Veteran center attackman Chris Flynn agreed.
“Sure, I would enjoy earning $1,000 instead of $400 a game,” said Flynn, a mortgage banker for Main Line Federal in Villanova. “But, as a league, we are still in our infancy, where some of the other sports were 40 years ago. Those sports had players who paid the price for the players today, just as we are.”
From the packed houses that the Wings perform in, both at the Spectrum and on the road, it would appear as if the sport is doing exceedingly well. Whenever Gabrielsen looks up and sees crowds of 17,000 in the Spectrum, crowds that have paid ticket prices of $22, $19.50 and $14, he wonders why he and his teammates are not receiving a “larger slice of the pie.” Both Martin and Flynn concurred, but added, “The players will have their day.”
What eats at Gabrielsen and others is the players are just as dedicated as their colleagues in the other sports, if not more so.

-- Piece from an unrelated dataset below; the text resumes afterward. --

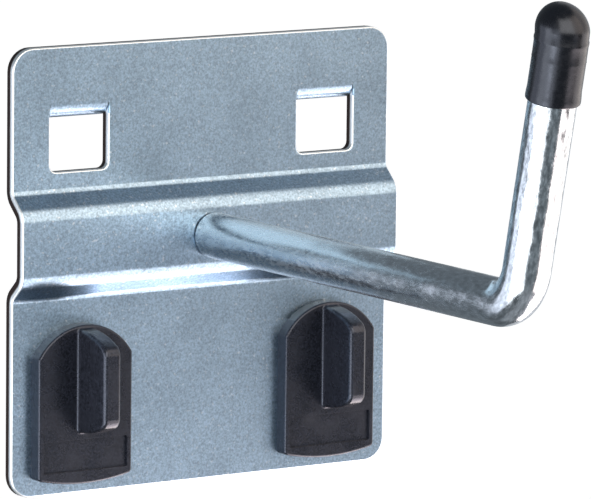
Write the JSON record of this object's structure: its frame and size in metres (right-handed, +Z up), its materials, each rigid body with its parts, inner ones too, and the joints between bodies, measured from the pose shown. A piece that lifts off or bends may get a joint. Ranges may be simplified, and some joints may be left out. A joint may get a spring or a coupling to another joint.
{
  "type": "pegboard hook",
  "caption": "Single upturned hook on a ribbed zinc-plated plate, hung in a square-hole pegboard by lugs bent from its upper openings and held by pull-out locking clips below.",
  "frame": {"origin": "on the plate's back face, which lies on the panel's front face, midway between the two lower openings", "axes": "+Z up the panel, +Y into the panel, +X to the right seen from the front; the hook reaches out along -Y"},
  "size_m": [0.058, 0.0876, 0.0706],
  "materials": {
    "plated_sheet": "zinc plated and blue passivated, fine mottled satin",
    "plated_rod": "zinc plated and blue passivated over drawn bar, satin to bright",
    "cap_vinyl": "dip-moulded soft vinyl, semi-gloss",
    "clip_plastic": "moulded nylon, fine satin texture"
  },
  "bodies": {
    "hook": {"back_plate": "plated_sheet", "hook_rod": "plated_rod", "tip_cap": "cap_vinyl"},
    "left_lock": {"left_lock_clip": "clip_plastic"},
    "right_lock": {"right_lock_clip": "clip_plastic"}
  },
  "joints": [
    {"name": "left_lock_pull", "type": "slide", "parent": "hook", "child": "left_lock", "axis": [0, -1, 0], "range_m": [0, 0.004]},
    {"name": "right_lock_pull", "type": "slide", "parent": "hook", "child": "right_lock", "axis": [0, -1, 0], "range_m": [0, 0.004]}
  ]
}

In addition to occasionally traveling out of state for games, the Wings also practice once or twice each week from 9 to 11 p.m.
It can be difficult to keep that up when there are wives and children to accommodate, especially when some players must commute from Baltimore and New York. However, as head coach and former player Tony Resch observed: “It beats working at a 7-Eleven as a part-time job.”
Ultimately, what drives Gabrielsen and his teammates is the pursuit of another championship, and the Wings should again be contenders this season. While the Wings will no longer have the services of the sensational Paul Gait, who has hooked on with the Rochester Knighthawks to be closer to his Buffalo home, the Wings still have brother Gary Gait and the same core of players who led them over host Buffalo, 26-15, in the championship game last season.
“The loss of Paul Gait is a blow, but we are hoping Gary and some of the others give us across-the-board production,” Resch said. “It should be an interesting season.”
He paused and laughed.
“Heck,” he said, “until baseball and hockey come back, the Sixers and the Wings will be the only game in town.”
The Wings open their home schedule Saturday, Jan. 20, at the Spectrum against Rochester.